On appeal here, it was held that, on such a motion, the court must accept as true all of the believable evidence, together with the reasonable inferences to be deduced therefrom; and that under such rule, a prima facie case had been made out, which required appellees to put on their proof so that the issues could be decided in the light of all the evidence. The decree was therefore reversed and the cause remanded for a new trial.
On the second trial, the complainant introduced substantially the same evidence. In addition, other witnesses who had offered to testify as to the mental condition of Mrs. Burns, but whose testimony was excluded, were permitted to testify. He also developed as far as possible the facts in connection with the decedent's bank account before and after she began to live with the defendants.
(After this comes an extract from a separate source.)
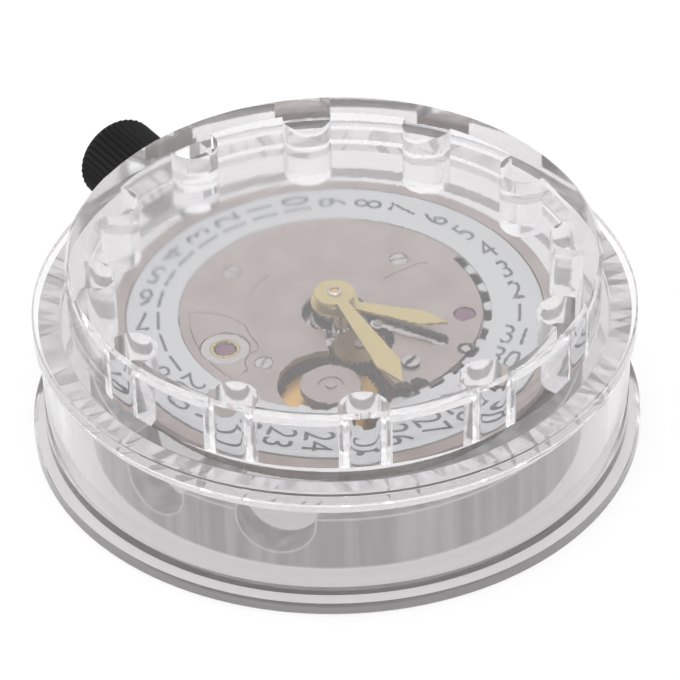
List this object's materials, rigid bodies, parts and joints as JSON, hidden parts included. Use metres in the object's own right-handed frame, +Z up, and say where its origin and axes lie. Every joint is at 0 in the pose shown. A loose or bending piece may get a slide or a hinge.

At the conclusion of the complainant's case, the defendants put on a large number of witnesses, including the notary public before whom Mrs. Burns acknowledged her signature to the deed and the doctor who had been her physician for many years. These witnesses testified that Mrs. Burns was in her right mind and was fully capable of understanding her acts prior to, at the time of, and subsequent to, the execution of the deed in question. This evidence was further to the effect that she was a woman of strong will; that she neither sought nor obtained advice from the defendants or anyone else; that the defendants exercised no undue influence over her; and that there was no fiduciary relationship existing between the defendants and Mrs. Burns.
The learned chancellor, at the close of the case, resolved the issues against the complainant and dismissed his bill. From the decree entered he appeals.
(Hn 1) Since the evidence fully sustains the conclusion reached by the trial court, his findings will not be disturbed here. Muse, et al. v. Alexander, et al., 56 So.2d 804; Cowart v. Cowart, 51 So.2d 775.
Affirmed.
Roberds, P.J., Hall, Holmes and Arrington, JJ., concur.